How does your writing impact your photographic practice?

I consider myself a storyteller first and foremost; photography, video and writing are simply tools to help connect audiences to the people I meet. Each story, just like each person, has its own unique personality. Some stories lend themselves to writing while others lend themselves to audio or images.

I try and give the audiences I serve diverse ways of entering a story and use what moves me as a gauge for the formats that will take. Sometimes that means recording a person singing while working in their fields, sometimes that means doing a portrait series paired with quotes or vignettes of what people care about like the meaning of something personal like motherhood around the world, sometimes that’s a video, sometimes it’s a written story, and sometimes it’s a photo essay.

Now that I work as a freelancer that often means that the format is decided before I arrive. In these cases, I work my hardest to find the most compelling angles and characters and provide them the best possible story in the format they are seeking. I often follow up a trip with suggestions for further coverage and other angles they might take in the future.

 

Most of your projects are in collaboration with Catholic Relief Services (CRS) - how did this cooperation begin?

I began my career as an NGO storyteller with CRS. I knew from the day I applied to grad school at Missouri that I eventually wanted to work for a humanitarian aid organization. I also knew that in order to do so I needed to improve my storytelling skills and that there was no better school than daily newspapers. I spent several wonderful years on staff at the Orlando Sentinel always knowing that I was working my way to NGOs.

I initially thought that I would do so as a staff photographer for an aid organization. Unfortunately, when I started looking I found that very few aid organizations hired full time photographers. So I expanded my search to positions in the communications departments at NGOs. One became available at CRS doing Hispanic outreach for the Latin America region.

I figured that while I was there I would hopefully work my way into a position as a full-time staff photographer. What I didn’t expect was how that job would lead me to fall in-love with storytelling in general and move me to play with different formats.
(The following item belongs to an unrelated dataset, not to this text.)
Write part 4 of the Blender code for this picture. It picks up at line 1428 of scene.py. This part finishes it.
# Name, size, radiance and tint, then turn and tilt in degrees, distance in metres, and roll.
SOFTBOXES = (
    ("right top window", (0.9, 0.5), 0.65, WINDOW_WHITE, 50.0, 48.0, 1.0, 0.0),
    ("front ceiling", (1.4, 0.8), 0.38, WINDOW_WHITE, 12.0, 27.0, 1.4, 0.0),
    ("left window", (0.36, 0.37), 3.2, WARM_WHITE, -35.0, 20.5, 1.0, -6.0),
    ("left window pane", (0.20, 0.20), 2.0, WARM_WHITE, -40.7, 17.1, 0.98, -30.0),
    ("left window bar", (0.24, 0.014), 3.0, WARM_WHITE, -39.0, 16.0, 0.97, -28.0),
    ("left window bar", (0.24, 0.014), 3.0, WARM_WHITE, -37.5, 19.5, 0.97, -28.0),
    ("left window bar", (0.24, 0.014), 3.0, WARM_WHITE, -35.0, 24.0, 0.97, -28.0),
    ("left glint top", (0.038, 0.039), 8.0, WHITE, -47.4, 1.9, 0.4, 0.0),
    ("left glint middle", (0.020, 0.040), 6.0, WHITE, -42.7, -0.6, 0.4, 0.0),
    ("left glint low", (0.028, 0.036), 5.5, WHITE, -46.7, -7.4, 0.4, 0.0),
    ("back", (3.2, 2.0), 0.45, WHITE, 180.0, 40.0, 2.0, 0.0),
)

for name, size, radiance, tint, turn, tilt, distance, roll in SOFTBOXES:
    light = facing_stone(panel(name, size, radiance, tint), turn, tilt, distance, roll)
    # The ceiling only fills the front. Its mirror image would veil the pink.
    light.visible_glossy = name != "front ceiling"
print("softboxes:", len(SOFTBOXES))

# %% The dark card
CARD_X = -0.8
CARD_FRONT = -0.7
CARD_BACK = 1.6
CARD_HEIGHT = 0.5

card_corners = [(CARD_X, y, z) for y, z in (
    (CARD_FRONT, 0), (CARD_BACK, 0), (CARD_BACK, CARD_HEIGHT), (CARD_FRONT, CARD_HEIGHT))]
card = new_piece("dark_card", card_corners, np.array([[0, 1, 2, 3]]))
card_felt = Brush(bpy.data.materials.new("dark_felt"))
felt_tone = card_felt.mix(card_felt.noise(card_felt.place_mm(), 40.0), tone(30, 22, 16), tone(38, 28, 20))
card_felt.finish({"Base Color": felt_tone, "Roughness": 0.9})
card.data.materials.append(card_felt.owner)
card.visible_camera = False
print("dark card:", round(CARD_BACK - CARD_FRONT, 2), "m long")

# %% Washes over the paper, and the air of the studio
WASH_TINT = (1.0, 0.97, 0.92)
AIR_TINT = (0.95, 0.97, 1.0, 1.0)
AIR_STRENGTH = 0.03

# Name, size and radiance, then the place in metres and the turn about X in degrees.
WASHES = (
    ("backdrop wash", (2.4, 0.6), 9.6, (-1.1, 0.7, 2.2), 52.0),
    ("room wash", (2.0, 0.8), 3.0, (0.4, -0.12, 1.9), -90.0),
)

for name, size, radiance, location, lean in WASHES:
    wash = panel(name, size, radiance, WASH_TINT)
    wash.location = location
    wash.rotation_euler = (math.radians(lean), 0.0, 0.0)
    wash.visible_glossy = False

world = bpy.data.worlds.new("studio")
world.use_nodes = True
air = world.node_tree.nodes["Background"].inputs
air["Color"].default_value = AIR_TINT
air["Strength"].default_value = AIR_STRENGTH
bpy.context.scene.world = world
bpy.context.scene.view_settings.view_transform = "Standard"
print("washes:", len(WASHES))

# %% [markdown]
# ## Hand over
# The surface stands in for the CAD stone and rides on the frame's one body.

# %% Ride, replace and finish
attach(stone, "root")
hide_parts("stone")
After two and a half years working in Hispanic outreach I transitioned to a position as a regional information officer for CRS based out of Nairobi, Kenya. While there I worked as an embedded storyteller and media point person for 14 countries in East and Southern Africa.

 

Are your projects self-funded?

I’ve been very fortunate that I’ve worked for organizations that allow me to live my passion. Up until now all of my work has been working for others which has taken up all of my time and resources. Now that I’m freelancing I do see myself self-funding projects but they will be more personal in nature and less documentary.

What's next for you?

I’m currently working on a video piece for Lutheran World Relief (LWR) about their work with an indigenous community called the Arhuaco in the Colombian Sierra Nevada mountains. It’s a beautiful community that is working to recover and restore their ancestral homeland. They live in a reciprocal relationship with nature and believe that the Sierra Nevada is the heart of the earth and they are its guardians. LWR has been doing amazing job working with the Arhuaco on cocoa farming as a means of generating income for their community. The decision to take up cocoa farming was initiated by the Arhuaco as it is a crop that works well with the vision of what they’d like to accomplish. The way they produce cocoa is very unique to them. It’s a project I’m very excited to be part of and am looking forward to bringing to fruition.